/---

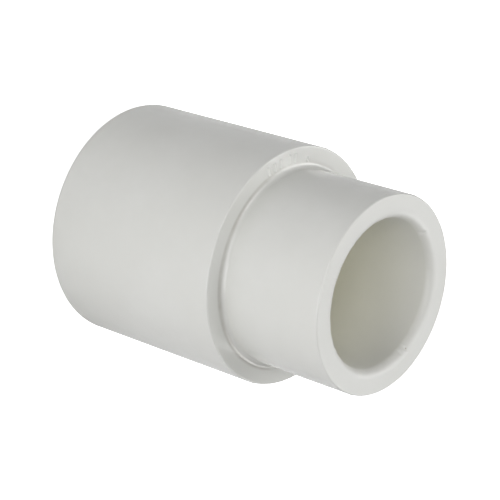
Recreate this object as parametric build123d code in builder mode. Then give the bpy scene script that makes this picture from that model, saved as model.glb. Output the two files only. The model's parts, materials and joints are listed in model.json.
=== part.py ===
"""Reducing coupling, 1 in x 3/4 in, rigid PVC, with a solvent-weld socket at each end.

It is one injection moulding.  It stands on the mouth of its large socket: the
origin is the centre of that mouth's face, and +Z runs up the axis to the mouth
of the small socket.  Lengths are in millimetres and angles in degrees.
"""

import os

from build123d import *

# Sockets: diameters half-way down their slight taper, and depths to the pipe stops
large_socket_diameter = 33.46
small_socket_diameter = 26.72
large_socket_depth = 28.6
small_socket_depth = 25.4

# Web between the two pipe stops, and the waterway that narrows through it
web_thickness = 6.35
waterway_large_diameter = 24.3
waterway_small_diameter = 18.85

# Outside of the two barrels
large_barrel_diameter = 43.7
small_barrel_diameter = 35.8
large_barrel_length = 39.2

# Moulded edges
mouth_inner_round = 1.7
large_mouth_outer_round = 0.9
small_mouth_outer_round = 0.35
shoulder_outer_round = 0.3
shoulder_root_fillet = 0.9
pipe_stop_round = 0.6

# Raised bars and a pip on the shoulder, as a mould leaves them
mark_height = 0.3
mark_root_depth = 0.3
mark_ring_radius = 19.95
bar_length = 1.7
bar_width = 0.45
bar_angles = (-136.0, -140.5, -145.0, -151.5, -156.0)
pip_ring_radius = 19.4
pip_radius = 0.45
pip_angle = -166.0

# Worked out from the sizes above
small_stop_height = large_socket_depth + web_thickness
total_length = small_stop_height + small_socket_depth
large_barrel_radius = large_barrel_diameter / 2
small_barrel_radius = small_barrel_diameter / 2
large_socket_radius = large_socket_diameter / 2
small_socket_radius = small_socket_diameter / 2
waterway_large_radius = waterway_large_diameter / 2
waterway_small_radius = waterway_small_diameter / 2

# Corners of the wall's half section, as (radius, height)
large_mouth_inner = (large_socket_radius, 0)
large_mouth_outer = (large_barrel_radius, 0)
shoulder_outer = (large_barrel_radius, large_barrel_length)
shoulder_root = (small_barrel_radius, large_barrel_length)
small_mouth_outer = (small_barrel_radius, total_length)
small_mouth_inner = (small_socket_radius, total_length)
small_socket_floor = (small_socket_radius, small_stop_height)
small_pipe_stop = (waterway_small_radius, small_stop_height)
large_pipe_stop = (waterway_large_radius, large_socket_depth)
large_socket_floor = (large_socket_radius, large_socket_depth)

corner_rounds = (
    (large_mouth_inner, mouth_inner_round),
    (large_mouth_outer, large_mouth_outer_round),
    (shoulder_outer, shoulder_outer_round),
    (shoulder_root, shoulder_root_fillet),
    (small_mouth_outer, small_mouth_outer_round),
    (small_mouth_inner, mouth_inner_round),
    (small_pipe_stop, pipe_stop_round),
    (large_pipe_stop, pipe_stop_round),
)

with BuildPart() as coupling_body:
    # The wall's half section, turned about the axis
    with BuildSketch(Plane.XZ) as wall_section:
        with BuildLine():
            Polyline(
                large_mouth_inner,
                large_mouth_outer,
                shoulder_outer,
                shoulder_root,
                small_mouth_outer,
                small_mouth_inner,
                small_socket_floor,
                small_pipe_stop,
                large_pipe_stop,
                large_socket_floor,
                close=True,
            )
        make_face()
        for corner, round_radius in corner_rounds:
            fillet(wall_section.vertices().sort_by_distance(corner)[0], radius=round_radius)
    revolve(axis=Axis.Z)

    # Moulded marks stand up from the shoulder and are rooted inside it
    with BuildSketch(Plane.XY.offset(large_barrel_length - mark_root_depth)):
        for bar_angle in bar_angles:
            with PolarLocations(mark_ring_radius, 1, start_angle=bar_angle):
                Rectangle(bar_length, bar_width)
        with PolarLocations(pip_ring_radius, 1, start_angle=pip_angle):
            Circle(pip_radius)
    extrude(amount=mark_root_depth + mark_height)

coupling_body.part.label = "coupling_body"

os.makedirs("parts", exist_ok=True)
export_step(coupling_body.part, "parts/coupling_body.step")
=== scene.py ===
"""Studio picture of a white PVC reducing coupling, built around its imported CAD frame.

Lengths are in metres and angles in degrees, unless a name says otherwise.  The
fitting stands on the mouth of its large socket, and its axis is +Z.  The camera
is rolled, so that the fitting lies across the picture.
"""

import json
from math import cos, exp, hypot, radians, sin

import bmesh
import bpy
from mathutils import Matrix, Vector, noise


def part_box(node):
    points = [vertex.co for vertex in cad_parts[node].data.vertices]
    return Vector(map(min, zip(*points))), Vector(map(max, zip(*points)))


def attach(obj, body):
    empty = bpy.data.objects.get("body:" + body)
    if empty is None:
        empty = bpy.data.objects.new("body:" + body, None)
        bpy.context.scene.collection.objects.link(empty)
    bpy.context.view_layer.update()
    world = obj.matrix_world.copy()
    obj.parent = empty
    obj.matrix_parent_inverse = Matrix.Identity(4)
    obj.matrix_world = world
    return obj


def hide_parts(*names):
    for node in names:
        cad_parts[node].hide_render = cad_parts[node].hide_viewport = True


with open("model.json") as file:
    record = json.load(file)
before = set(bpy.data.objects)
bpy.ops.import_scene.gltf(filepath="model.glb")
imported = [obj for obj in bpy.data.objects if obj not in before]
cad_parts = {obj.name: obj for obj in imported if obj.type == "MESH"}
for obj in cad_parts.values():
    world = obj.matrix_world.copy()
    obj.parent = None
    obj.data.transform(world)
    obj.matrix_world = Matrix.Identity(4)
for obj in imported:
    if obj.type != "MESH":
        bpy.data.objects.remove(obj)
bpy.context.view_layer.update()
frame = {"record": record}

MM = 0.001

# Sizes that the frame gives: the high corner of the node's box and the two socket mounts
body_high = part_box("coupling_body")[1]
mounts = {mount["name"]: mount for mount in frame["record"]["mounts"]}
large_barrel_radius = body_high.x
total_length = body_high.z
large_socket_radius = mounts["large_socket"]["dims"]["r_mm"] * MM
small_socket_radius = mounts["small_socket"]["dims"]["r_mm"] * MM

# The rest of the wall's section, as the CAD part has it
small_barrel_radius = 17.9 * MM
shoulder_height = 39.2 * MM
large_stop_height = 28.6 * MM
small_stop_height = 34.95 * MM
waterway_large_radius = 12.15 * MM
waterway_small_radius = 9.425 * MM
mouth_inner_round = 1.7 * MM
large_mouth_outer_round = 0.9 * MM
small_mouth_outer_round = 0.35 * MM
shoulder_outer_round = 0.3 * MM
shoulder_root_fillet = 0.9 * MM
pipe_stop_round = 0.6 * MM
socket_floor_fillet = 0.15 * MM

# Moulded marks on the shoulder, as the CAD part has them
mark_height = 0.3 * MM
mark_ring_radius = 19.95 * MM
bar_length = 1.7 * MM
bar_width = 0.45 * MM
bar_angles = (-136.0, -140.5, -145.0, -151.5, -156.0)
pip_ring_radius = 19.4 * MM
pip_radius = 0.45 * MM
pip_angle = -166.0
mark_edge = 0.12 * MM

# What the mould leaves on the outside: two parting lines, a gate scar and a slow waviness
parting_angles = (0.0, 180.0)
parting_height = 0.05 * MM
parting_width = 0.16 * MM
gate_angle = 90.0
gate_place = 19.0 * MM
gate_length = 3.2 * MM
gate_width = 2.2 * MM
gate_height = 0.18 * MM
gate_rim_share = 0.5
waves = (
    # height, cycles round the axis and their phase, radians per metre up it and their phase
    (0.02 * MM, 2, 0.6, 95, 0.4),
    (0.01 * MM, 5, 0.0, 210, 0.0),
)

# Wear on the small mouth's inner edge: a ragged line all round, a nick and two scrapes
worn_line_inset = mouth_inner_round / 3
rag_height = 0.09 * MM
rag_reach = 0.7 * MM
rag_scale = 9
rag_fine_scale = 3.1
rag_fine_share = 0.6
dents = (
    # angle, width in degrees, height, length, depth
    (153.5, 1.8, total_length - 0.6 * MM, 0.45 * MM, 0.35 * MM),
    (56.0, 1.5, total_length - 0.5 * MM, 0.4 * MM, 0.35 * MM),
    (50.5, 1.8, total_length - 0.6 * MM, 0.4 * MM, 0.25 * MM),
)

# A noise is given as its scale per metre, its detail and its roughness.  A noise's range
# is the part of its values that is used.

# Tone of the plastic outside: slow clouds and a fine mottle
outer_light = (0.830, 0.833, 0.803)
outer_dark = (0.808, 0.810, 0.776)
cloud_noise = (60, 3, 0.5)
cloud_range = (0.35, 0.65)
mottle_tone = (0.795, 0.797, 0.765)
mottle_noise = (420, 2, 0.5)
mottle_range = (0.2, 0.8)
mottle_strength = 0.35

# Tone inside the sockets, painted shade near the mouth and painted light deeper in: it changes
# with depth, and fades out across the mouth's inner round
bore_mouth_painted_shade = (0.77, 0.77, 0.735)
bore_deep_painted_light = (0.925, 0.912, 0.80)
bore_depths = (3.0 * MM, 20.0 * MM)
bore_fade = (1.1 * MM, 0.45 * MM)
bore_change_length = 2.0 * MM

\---
/---

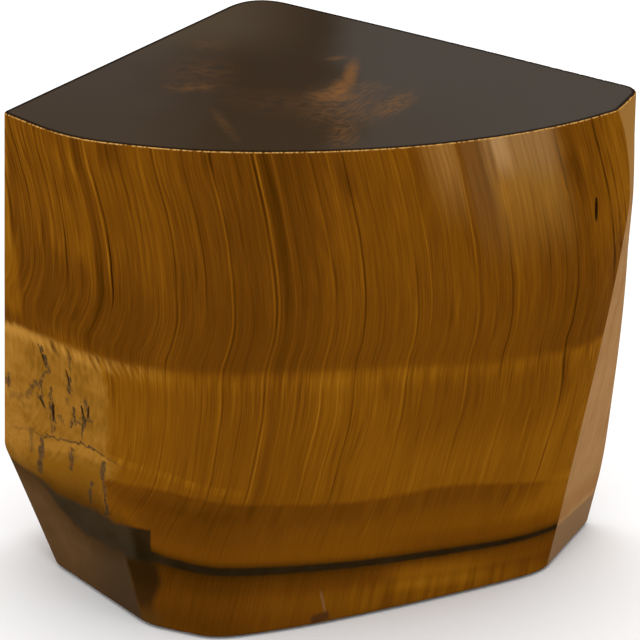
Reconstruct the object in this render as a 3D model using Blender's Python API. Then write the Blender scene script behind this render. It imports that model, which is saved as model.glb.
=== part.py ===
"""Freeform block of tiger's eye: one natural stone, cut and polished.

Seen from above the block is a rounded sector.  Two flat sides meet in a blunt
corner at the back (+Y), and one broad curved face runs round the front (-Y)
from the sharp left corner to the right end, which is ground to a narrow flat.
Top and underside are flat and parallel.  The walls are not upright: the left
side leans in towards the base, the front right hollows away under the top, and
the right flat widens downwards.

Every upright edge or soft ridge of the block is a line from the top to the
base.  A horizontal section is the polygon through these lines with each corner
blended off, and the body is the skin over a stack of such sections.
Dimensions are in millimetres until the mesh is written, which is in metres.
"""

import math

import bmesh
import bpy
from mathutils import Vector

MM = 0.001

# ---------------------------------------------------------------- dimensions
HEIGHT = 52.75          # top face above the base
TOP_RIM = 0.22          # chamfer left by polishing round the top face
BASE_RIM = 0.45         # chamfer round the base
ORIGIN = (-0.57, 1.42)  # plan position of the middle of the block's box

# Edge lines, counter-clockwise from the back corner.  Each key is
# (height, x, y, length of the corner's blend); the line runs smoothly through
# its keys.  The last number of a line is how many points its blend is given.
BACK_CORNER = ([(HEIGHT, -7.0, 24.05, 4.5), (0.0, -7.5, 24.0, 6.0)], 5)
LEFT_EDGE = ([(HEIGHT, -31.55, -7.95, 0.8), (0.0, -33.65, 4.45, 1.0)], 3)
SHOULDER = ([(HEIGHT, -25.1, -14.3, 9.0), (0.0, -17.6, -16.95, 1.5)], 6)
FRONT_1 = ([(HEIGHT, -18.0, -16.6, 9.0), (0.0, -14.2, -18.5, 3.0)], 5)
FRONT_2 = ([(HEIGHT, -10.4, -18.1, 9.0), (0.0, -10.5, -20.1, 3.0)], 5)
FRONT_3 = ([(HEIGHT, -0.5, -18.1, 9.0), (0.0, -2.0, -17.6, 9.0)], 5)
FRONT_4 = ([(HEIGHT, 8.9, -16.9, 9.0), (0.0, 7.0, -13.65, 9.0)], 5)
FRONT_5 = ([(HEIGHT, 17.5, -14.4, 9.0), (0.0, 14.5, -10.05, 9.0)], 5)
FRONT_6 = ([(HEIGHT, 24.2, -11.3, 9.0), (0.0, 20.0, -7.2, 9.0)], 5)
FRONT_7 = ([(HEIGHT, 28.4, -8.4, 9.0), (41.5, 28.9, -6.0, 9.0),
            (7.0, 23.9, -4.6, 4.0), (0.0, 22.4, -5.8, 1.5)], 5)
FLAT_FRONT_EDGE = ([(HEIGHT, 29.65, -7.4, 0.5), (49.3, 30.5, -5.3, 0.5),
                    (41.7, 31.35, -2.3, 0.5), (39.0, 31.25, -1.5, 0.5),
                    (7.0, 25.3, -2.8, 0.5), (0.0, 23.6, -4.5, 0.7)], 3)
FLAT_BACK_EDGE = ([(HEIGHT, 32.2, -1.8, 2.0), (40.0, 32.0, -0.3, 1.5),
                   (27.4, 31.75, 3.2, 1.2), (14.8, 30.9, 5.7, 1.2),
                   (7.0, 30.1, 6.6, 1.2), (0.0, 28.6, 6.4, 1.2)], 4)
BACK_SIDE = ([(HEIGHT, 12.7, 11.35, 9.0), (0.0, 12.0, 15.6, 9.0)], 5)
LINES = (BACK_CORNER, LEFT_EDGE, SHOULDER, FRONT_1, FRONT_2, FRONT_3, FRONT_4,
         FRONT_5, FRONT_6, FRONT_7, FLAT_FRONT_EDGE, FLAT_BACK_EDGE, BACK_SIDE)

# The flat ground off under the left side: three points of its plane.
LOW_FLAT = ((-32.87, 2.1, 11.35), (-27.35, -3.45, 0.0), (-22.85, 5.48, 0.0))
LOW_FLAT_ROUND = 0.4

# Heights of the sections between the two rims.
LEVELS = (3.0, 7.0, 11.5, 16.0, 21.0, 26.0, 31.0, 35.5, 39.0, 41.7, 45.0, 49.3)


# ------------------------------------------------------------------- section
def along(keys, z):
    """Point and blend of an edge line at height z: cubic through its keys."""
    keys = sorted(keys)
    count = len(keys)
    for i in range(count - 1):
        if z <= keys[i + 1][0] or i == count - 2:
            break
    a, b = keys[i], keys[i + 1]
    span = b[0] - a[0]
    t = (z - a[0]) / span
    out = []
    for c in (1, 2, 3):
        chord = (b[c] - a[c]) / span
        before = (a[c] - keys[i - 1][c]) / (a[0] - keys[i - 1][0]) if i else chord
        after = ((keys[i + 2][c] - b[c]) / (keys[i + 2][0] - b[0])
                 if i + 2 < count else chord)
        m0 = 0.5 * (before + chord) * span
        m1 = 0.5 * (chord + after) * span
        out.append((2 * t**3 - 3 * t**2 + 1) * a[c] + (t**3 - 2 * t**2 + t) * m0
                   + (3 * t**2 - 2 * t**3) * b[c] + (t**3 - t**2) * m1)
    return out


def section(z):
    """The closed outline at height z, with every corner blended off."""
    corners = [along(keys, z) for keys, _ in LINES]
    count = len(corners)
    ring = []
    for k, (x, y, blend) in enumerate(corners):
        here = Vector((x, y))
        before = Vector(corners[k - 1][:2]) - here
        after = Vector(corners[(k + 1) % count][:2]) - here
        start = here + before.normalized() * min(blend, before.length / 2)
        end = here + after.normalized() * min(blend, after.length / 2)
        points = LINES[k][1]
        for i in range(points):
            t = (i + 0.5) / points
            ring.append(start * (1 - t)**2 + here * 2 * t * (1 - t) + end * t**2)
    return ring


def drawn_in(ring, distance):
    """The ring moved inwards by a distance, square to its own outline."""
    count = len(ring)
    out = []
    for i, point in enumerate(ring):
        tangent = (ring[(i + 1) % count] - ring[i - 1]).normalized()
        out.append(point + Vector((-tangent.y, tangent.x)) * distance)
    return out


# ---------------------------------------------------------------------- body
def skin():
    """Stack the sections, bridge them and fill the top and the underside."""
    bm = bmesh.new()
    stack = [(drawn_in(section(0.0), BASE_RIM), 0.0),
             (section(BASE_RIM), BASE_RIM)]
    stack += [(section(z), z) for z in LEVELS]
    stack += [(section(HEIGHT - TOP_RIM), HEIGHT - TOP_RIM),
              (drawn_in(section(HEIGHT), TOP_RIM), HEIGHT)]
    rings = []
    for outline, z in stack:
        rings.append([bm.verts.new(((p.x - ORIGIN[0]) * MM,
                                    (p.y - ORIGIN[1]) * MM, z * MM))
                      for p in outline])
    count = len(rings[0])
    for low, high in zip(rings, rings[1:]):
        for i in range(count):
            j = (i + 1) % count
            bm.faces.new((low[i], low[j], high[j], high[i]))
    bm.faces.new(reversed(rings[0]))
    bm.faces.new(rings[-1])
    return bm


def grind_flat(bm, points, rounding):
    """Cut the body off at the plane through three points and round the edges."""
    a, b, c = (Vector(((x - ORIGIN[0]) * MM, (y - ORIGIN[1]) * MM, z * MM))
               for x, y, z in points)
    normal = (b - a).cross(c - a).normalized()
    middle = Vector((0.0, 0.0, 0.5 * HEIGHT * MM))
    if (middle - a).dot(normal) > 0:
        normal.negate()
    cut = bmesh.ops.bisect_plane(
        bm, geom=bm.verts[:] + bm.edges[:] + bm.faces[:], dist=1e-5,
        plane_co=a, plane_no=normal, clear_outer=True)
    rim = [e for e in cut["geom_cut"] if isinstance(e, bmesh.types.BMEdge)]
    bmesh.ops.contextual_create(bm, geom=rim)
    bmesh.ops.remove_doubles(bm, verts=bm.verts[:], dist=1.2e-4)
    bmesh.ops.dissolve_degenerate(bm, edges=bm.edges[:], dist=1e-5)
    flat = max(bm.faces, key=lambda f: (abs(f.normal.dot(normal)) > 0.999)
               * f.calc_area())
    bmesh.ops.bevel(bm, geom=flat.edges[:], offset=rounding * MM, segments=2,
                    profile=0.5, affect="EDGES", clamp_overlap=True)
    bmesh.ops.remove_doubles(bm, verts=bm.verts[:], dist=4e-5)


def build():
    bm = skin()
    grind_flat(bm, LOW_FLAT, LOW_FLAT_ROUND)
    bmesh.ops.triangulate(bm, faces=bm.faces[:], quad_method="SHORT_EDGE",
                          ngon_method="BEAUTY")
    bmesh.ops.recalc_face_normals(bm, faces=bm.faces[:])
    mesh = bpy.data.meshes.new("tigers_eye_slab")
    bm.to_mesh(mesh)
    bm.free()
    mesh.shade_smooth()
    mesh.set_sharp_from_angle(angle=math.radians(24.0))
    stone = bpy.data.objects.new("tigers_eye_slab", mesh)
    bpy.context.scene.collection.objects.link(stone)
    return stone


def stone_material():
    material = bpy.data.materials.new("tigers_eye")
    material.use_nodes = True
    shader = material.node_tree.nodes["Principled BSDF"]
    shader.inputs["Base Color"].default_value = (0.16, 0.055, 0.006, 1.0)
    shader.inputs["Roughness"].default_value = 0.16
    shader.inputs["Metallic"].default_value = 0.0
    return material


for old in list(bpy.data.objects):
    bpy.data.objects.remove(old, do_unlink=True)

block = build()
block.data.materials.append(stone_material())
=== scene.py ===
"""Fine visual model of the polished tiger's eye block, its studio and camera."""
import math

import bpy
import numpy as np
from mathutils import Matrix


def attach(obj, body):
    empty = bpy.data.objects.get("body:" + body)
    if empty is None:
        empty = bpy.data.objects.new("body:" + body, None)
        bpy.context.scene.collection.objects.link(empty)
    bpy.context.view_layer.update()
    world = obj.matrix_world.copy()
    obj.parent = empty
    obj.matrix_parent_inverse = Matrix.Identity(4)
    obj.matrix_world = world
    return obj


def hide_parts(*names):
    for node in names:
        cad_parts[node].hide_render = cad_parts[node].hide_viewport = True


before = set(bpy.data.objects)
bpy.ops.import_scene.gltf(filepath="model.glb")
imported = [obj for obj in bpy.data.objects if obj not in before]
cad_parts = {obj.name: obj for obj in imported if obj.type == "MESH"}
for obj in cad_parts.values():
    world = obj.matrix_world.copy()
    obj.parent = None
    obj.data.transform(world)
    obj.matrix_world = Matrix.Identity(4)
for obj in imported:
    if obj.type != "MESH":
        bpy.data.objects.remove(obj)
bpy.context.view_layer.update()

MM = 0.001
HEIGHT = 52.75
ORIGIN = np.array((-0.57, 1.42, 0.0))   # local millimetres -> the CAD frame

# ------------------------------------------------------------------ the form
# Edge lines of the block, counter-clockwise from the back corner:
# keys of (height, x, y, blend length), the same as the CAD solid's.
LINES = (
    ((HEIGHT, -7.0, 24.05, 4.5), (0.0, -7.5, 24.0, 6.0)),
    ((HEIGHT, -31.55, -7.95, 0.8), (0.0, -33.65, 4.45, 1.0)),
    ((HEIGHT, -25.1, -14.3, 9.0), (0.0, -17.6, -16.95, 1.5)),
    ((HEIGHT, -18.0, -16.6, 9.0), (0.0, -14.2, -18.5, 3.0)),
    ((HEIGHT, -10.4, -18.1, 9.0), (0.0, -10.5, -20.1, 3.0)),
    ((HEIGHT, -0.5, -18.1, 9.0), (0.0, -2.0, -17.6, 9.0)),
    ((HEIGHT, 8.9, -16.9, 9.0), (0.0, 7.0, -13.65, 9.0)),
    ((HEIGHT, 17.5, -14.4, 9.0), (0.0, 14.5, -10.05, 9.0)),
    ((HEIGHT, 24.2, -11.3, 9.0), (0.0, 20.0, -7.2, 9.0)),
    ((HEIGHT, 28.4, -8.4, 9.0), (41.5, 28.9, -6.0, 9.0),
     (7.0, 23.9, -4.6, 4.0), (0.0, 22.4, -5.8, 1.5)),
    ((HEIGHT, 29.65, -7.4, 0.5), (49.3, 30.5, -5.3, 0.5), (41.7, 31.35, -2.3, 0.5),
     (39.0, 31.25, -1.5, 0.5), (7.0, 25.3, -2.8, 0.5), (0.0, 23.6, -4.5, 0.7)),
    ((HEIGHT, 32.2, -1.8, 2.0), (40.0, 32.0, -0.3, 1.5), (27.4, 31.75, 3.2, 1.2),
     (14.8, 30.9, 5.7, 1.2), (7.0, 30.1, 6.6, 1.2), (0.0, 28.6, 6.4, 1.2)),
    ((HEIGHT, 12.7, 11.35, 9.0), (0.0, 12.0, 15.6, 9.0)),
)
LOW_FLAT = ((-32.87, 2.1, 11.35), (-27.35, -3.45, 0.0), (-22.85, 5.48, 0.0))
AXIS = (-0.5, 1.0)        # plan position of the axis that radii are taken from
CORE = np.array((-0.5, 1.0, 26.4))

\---

* [Aim of the task]: Copy exactly the lines from the line with "Reconstruct the object" up to and including the line with "cut and polished.", and no other lines.

* [Output for this task]:
Reconstruct the object in this render as a 3D model using Blender's Python API. Then write the Blender scene script behind this render. It imports that model, which is saved as model.glb.
=== part.py ===
"""Freeform block of tiger's eye: one natural stone, cut and polished.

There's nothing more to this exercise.